» SHORT TASK
Begin with the line that contains "cut_away(pool, arch_block(collection))" and continue down through the line that contains "zip(*points))), Vector(map(max, zip(*points)))"; reproduce those lines exactly and only those.

» SUPPLIED DATA
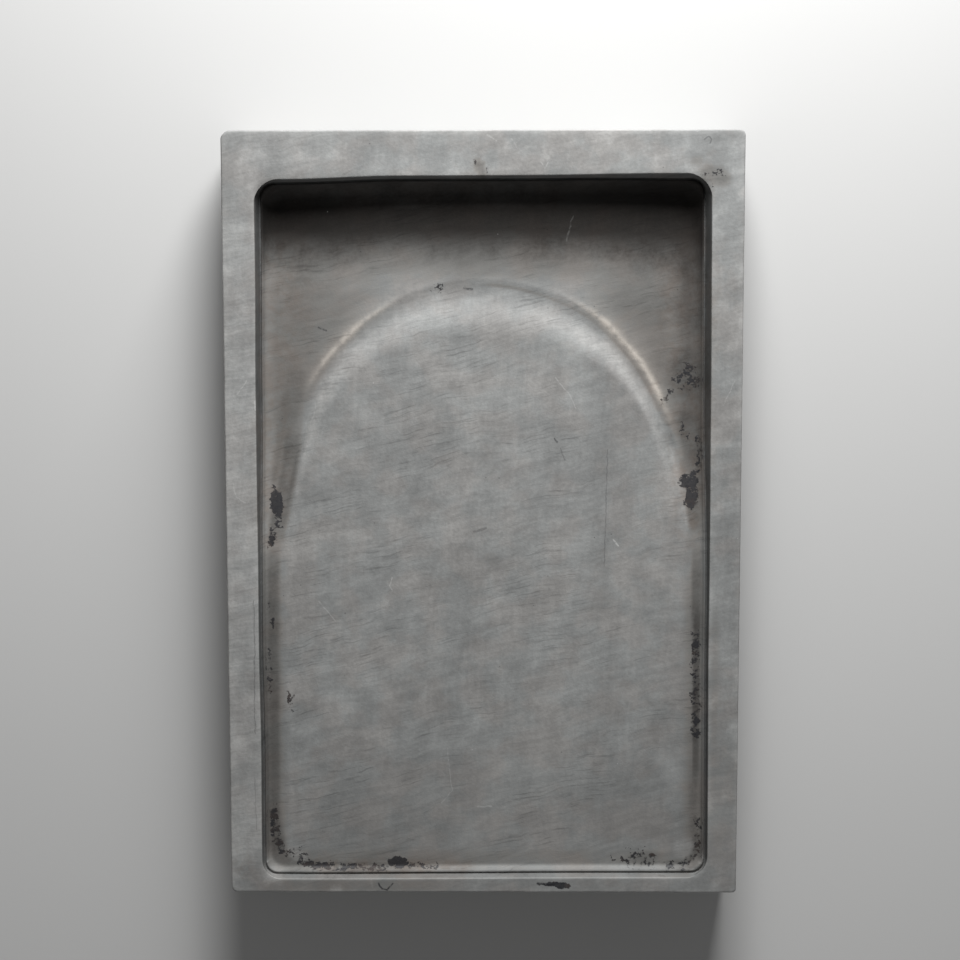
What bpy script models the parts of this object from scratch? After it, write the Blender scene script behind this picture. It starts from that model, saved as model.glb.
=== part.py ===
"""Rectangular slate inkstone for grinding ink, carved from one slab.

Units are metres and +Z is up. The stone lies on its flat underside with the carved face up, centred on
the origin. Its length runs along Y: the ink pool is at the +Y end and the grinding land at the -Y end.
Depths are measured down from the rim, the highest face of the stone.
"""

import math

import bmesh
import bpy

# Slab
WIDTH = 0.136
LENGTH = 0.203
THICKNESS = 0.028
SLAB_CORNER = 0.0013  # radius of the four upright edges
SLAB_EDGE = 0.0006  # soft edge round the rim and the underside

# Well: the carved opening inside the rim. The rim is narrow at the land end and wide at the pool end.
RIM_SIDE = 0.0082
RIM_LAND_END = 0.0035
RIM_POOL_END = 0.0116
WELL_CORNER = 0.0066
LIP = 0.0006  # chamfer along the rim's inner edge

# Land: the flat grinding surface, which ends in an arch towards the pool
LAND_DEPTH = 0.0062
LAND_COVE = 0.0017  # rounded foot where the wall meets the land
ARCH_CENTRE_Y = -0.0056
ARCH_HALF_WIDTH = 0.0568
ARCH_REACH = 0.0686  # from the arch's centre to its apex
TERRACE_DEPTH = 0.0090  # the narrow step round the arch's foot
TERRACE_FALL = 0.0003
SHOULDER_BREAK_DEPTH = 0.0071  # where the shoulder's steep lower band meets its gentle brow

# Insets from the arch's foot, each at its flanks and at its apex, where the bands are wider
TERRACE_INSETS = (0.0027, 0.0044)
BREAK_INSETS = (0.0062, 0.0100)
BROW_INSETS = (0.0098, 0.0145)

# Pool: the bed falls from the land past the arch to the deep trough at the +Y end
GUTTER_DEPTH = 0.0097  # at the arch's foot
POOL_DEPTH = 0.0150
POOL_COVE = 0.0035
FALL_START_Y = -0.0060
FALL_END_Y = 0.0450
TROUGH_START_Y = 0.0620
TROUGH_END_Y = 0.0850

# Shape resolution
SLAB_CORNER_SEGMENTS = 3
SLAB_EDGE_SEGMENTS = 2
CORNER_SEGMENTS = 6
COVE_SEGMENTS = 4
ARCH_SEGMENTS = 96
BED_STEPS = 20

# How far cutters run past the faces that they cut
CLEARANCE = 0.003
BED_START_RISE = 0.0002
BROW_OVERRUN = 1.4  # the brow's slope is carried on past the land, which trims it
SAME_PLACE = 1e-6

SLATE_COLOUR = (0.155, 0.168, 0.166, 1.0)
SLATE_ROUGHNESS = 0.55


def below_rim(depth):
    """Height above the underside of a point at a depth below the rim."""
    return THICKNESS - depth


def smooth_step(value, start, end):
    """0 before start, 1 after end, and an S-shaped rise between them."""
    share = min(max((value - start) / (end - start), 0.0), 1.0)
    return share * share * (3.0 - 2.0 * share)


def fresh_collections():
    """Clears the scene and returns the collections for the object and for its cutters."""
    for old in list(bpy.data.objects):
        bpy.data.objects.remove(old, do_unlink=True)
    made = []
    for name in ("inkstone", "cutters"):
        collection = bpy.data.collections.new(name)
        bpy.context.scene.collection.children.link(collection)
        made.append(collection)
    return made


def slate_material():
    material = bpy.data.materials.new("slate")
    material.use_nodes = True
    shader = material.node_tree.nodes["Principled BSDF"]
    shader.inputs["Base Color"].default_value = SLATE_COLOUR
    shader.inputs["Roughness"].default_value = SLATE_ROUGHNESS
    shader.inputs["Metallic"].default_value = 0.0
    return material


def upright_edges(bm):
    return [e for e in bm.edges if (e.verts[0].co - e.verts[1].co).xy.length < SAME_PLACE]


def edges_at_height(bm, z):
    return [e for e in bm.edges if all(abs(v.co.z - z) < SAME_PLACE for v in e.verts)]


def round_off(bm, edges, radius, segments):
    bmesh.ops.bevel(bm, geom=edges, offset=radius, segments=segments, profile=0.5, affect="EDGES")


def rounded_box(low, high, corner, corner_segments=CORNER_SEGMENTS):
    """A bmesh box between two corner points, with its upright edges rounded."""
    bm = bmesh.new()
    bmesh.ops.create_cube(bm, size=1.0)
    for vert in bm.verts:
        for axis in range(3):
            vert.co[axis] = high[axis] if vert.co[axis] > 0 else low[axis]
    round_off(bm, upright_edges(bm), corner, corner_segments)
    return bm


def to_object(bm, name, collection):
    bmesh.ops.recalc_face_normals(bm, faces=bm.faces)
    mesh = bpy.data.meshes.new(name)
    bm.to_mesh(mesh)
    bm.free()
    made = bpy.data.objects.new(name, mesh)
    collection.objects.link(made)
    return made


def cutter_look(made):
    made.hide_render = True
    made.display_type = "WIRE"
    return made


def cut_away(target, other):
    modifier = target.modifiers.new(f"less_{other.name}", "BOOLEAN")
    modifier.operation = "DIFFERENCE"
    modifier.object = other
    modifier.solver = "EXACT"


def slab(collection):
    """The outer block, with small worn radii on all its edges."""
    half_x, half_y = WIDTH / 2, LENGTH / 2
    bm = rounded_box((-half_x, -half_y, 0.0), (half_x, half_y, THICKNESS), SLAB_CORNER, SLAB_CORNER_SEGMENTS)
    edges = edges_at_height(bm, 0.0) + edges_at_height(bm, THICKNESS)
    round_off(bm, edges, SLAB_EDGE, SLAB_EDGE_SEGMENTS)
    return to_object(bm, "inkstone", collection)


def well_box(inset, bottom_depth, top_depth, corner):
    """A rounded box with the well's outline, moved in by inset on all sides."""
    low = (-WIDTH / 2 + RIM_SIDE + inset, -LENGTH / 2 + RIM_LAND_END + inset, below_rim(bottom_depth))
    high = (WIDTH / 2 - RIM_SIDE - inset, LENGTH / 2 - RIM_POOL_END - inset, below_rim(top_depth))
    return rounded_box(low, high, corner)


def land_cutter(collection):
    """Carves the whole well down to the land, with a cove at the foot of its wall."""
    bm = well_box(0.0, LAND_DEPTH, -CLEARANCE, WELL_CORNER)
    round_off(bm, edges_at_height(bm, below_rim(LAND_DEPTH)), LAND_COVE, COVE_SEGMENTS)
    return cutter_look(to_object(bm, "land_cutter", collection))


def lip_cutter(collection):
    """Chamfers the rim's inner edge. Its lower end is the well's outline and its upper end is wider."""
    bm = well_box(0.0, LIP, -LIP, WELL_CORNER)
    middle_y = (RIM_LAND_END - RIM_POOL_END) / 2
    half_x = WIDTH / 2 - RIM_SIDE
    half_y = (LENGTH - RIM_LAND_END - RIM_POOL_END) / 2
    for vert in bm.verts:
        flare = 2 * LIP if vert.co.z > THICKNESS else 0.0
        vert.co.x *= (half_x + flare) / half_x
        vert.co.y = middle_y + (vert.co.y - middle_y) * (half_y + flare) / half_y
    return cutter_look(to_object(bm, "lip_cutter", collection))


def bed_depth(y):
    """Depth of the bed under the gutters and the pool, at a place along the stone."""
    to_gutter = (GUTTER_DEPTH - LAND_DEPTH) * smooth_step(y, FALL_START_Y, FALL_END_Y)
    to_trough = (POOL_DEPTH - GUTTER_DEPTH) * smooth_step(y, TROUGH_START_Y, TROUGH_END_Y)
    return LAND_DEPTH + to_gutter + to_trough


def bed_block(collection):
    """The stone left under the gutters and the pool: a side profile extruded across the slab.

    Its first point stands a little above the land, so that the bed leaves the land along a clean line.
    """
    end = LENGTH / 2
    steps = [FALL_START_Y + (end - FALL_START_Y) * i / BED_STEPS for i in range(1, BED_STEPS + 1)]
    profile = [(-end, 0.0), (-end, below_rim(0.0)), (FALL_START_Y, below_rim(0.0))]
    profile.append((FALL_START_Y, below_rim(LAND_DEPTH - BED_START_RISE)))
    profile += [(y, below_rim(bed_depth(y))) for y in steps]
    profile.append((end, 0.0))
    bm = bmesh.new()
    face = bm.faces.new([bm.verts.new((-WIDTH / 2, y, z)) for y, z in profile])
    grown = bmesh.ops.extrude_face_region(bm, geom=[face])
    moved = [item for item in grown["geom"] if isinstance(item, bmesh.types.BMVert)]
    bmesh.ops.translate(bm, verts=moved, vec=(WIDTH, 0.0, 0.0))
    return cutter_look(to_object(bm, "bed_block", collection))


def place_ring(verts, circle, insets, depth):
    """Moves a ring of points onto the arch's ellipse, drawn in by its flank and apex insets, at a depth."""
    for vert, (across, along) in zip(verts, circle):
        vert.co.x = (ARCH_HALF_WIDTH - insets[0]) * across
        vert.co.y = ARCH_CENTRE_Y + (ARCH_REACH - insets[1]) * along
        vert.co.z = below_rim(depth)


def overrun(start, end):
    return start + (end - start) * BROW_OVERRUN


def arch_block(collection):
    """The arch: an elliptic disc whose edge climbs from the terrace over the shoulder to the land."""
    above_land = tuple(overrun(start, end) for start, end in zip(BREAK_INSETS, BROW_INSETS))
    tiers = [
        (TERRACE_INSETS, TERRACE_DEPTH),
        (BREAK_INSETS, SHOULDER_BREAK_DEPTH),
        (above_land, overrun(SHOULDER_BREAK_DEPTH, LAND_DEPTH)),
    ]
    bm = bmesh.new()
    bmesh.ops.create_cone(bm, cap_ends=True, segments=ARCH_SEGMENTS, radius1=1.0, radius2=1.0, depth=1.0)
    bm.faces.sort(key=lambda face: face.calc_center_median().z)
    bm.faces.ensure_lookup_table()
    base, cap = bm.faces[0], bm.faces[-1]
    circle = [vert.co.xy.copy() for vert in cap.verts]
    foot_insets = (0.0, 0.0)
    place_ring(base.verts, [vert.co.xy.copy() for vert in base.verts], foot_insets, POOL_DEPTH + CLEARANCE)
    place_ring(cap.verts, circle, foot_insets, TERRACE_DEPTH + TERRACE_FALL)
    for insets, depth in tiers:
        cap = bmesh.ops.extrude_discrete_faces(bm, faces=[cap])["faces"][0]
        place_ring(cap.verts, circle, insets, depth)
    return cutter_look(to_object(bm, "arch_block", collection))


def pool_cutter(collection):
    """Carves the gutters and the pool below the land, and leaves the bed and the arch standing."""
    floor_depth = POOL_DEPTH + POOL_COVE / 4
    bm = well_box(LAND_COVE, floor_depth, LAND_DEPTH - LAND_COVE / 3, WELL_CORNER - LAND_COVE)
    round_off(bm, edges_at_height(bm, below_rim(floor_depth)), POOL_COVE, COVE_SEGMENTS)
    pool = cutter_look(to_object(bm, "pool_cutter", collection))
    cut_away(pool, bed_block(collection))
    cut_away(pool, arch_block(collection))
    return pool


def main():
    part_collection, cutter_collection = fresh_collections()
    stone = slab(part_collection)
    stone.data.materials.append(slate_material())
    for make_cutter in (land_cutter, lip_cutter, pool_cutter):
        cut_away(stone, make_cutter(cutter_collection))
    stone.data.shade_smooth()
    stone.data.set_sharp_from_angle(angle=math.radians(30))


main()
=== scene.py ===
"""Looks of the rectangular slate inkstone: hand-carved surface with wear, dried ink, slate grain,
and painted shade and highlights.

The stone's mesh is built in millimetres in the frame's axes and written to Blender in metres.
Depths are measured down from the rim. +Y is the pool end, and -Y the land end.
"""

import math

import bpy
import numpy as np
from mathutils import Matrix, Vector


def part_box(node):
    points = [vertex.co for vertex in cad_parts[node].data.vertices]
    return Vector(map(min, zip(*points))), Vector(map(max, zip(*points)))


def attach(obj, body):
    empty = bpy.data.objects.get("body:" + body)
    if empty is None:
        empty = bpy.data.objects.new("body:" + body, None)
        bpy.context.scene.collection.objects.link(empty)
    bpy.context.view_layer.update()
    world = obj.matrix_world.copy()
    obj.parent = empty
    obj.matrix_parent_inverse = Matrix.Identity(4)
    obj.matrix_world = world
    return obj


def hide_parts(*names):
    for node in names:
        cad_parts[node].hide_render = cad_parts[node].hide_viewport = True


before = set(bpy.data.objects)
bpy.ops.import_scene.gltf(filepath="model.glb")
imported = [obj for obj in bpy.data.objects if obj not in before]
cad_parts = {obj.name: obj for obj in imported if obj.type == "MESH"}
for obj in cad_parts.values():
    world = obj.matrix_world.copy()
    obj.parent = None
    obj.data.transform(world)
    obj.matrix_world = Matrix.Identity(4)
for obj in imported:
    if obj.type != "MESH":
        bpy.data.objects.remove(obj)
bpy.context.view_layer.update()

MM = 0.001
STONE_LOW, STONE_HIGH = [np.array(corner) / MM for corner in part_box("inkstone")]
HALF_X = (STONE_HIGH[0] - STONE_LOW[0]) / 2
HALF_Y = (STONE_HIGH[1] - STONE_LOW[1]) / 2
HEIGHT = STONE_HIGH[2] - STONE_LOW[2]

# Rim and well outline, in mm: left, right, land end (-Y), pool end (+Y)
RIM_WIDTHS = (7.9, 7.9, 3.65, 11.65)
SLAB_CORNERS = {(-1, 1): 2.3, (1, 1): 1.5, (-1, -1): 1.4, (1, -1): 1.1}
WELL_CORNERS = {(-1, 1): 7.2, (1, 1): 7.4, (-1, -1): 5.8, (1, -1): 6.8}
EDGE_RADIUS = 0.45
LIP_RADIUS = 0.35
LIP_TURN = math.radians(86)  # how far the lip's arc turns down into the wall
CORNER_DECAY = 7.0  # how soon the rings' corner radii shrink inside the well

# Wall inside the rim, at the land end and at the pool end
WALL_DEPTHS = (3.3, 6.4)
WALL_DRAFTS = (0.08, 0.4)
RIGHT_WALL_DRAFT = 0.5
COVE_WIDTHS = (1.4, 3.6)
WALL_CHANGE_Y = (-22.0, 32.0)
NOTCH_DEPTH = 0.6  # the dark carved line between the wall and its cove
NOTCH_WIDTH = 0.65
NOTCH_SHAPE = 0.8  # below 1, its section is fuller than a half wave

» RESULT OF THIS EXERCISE
    cut_away(pool, arch_block(collection))
    return pool


def main():
    part_collection, cutter_collection = fresh_collections()
    stone = slab(part_collection)
    stone.data.materials.append(slate_material())
    for make_cutter in (land_cutter, lip_cutter, pool_cutter):
        cut_away(stone, make_cutter(cutter_collection))
    stone.data.shade_smooth()
    stone.data.set_sharp_from_angle(angle=math.radians(30))


main()
=== scene.py ===
"""Looks of the rectangular slate inkstone: hand-carved surface with wear, dried ink, slate grain,
and painted shade and highlights.

The stone's mesh is built in millimetres in the frame's axes and written to Blender in metres.
Depths are measured down from the rim. +Y is the pool end, and -Y the land end.
"""

import math

import bpy
import numpy as np
from mathutils import Matrix, Vector


def part_box(node):
    points = [vertex.co for vertex in cad_parts[node].data.vertices]
    return Vector(map(min, zip(*points))), Vector(map(max, zip(*points)))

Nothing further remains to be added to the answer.